Realistic Traffic Expectations
Let’s be honest about the timeline, because a lot of sellers give up on Pinterest too soon.
Month one is slow. You’re building your account, Pinterest is learning what your content is about, and your pins haven’t had time to accumulate saves and engagement. Expect fifty to two hundred visitors from Pinterest in your first month.
Month two and three see meaningful acceleration. Pins from month one are starting to circulate. Your account has established topical authority. Traffic might reach five hundred to two thousand visitors per month.
By month four to six, if you’ve been consistent, Pinterest can realistically be driving two hundred to five hundred visitors per day to your WooCommerce store — at zero ongoing cost. That’s six thousand to fifteen thousand monthly visitors from a platform where you spend two to three hours per week.
For a WooCommerce store converting at 2%, five hundred daily Pinterest visitors means ten sales per day from Pinterest alone.
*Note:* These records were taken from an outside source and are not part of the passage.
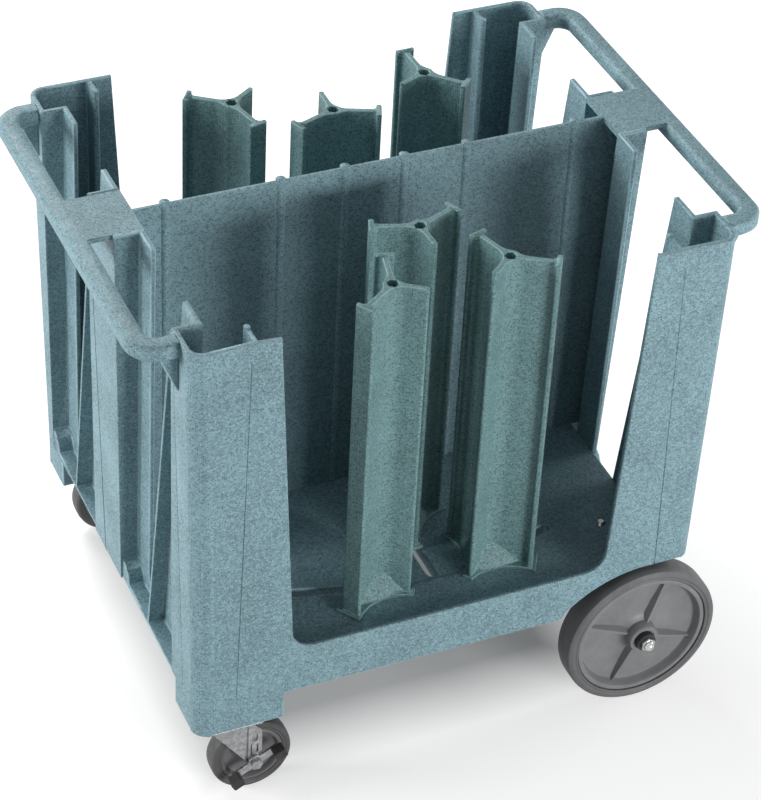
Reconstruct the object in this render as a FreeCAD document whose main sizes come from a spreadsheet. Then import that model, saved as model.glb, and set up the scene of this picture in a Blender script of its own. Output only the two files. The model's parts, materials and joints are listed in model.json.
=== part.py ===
"""Plate dispenser cart: an open moulded body with a lengthwise divider and six movable towers,
carried by two large wheels on a through axle and two swivel casters, one of them braked.

Frame: X runs along the cart towards the large wheels, Y across it, Z up. The origin is on the
floor under the middle of the cart. Sizes are in millimetres.
"""
import FreeCAD
import Part
import Sketcher
import math
import os

DOC = FreeCAD.newDocument("plate_dispenser_cart")
V = FreeCAD.Vector

SIZES = {
    # moulded body
    "rim_height": 850, "body_length": 826, "body_width": 706, "end_draft": 10, "wall": 8,
    "corner_radius": 24, "corner_return": 30, "skirt_height": 197, "foot_height": 148,
    "deck_top": 268, "deck_thickness": 6, "kerb_height": 10, "edge_round": 2.5,
    "side_opening_top": 564, "side_opening_base": 504, "side_opening_radius": 34,
    "arch_start": 185, "arch_middle": 328,
    "recess_depth": 35,
    "foot_length": 138, "foot_width": 89, "panel_rib_place": 318, "panel_rib_depth": 32,
    "panel_rib_thickness": 6, "groove_width": 2.5, "groove_depth": 1.2, "seat_gap": 0.2,
    # the two bays of an end, each with one window; y of the front bay's lines at rim and skirt
    "bay_pitch": 340, "post_edge_top": -57, "post_edge_base": -30, "near_edge_top": -101,
    "near_edge_base": -78, "far_edge_top": -228, "far_edge_base": -141, "leg_edge_top": -278,
    "leg_edge_base": -250, "leg_groove_top": -283, "leg_groove_base": -299,
    "sill_joint": -112, "window_sill": 212, "window_radius": 24, "end_wall_half": 200,
    "lip_thickness": 5, "lip_set_back": 0.6, "lip_top": 800, "lip_top_depth": 16,
    "ledge_thickness": 7, "trough_radius": 30, "post_proud": 3,
    # divider
    "divider_thickness": 8, "bead_radius": 7.5, "bead_rise": 3, "bead_inner": 46.5,
    "bead_middle": 146, "bead_outer": 322,
    # handles
    "handle_reach": 66, "handle_width": 30, "handle_height": 27, "handle_span": 636,
    "handle_corner": 44, "handle_inner_corner": 16, "handle_chamfer": 6, "handle_plate": 8,
    "gusset_height": 62, "gusset_reach": 30, "gusset_thickness": 8,
    # towers and their slots
    "tower_height": 562, "tower_reach": 73, "tower_arm_angle": 111, "tower_wall": 8,
    "tower_stem": 52, "tower_hub_radius": 14, "tower_hex": 16, "tower_head_length": 30,
    "tower_head_thickness": 8, "tower_head_fillet": 5, "tower_head_corner": 3,
    "tower_front_fillet": 20, "tower_back_fillet": 26,
    "tower_foot_height": 6, "tower_foot_flange": 6, "tower_foot_bend": 75,
    "tower_back_bend": 120,
    "tower_foot_reach": 32, "tower_wedge_height": 36,
    "slot_width": 16, "slot_frame": 4, "slot_frame_depth": 18, "slot_angle": 15.5,
    "corner_slot_x": 140,
    "corner_slot_y": 244, "corner_slot_length": 172, "middle_slot_x": 10,
    "middle_slot_y": 172, "middle_slot_length": 190,
    "clamp_bolt_radius": 4, "clamp_head_across": 13, "clamp_head_height": 5.5,
    "clamp_plate_length": 44, "clamp_plate_width": 30, "clamp_plate_thickness": 4,
    "clamp_neck": 10, "clamp_tail": 8, "clamp_nut_height": 6.5,
    # large wheels and axle
    "wheel_radius": 127, "wheel_width": 44, "tyre_depth": 25, "wheel_place_x": 328,
    "wheel_face_y": 366, "tyre_chamfer": 3, "rim_depth": 12, "disc_thickness": 7, "wheel_boss_radius": 21,
    "wheel_boss_length": 56, "axle_radius": 8, "running_gap": 0.05,
    "axle_length": 764, "spoke_width": 16, "spoke_height": 9, "spoke_turn": -22, "axle_washer_radius": 15,
    "axle_washer_thickness": 2, "cap_nut_width": 24, "cap_nut_height": 12, "fit_gap": 0.3,
    "sleeve_radius": 13, "bracket_place_y": 262, "bracket_thickness": 5, "bracket_width": 76,
    "bracket_eye": 21, "bracket_flange": 36, "bracket_bolt_pitch": 50, "bracket_bolt_y": 243,
    "small_bolt_radius": 4, "small_bolt_head_radius": 8, "small_bolt_head_height": 4,
    # casters
    "caster_place_x": 340, "caster_place_y": 318, "caster_trail": 34, "caster_radius": 63.5,
    "caster_width": 32, "caster_tyre_depth": 14, "tread_chamfer": 2, "caster_plate_length": 95,
    "caster_plate_width": 68, "caster_plate_thickness": 3, "race_radius": 26,
    "race_height": 4, "crown_thickness": 3.5, "crown_width": 47,
    "kingpin_radius": 5, "kingpin_head_radius": 9, "kingpin_head_height": 4,
    "fork_inside": 41, "fork_thickness": 3, "fork_tip_radius": 13, "fork_back": 27,
    "fork_front": 31,
    "caster_axle_radius": 5, "caster_boss_radius": 13, "caster_rim_depth": 6,
    "plate_hole_x": 36, "plate_hole_y": 18, "stud_radius": 4, "stud_nut_across": 13,
    "stud_nut_height": 6.5,
    # brake of the front caster
    "strap_width": 22, "strap_thickness": 3, "pedal_arm": 39, "pedal_tilt": 29,
    "pedal_thickness": 4, "pedal_height": 13, "pedal_boss_radius": 12, "pad_length": 19,
    "pad_height": 15, "pad_depth": 17,
}
TOWERS = {
    # name: slot, distance along its slot from the slot's middle, turn of the short arm
    "tower_front_left": ("front_left", -60, -34),
    "tower_front_middle": ("front_middle", -28, -88),
    "tower_front_right": ("front_right", -42, -142),
    "tower_rear_left": ("rear_left", -14, 34),
    "tower_rear_middle": ("rear_middle", 8, 89),
    "tower_rear_right": ("rear_right", 44, -157),
}
SHEET = DOC.addObject("Spreadsheet::Sheet", "Sizes")
NODES = {}


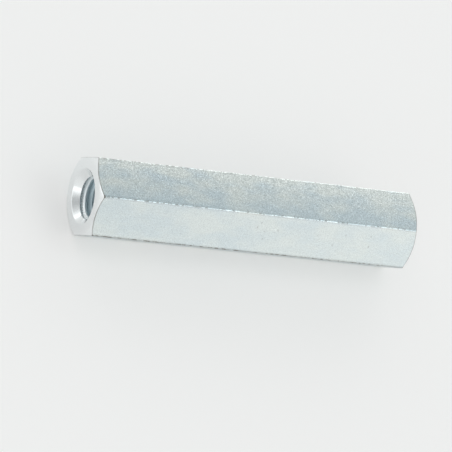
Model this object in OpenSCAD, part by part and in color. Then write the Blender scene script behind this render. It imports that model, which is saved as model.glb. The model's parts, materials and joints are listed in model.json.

That’s a business-changing number, and it’s achievable for a store with the right products and consistent pinning strategy.
Connecting Pinterest to Your Overall Strategy
Pinterest works best when it’s part of a broader content strategy rather than a standalone effort. The same blog articles that drive Google search traffic also give you material for Pinterest pins. The same product photography that goes on your WooCommerce product pages also goes on Pinterest boards.
If you’ve recently launched your WooCommerce store or are planning to migrate from Etsy or Amazon, building a Pinterest presence from day one gives your store a free traffic engine that compounds over time. Unlike paid advertising, which stops the moment you stop paying, Pinterest traffic builds on itself — older pins continue generating clicks, new pins add to the total, and your account grows in authority with every passing month.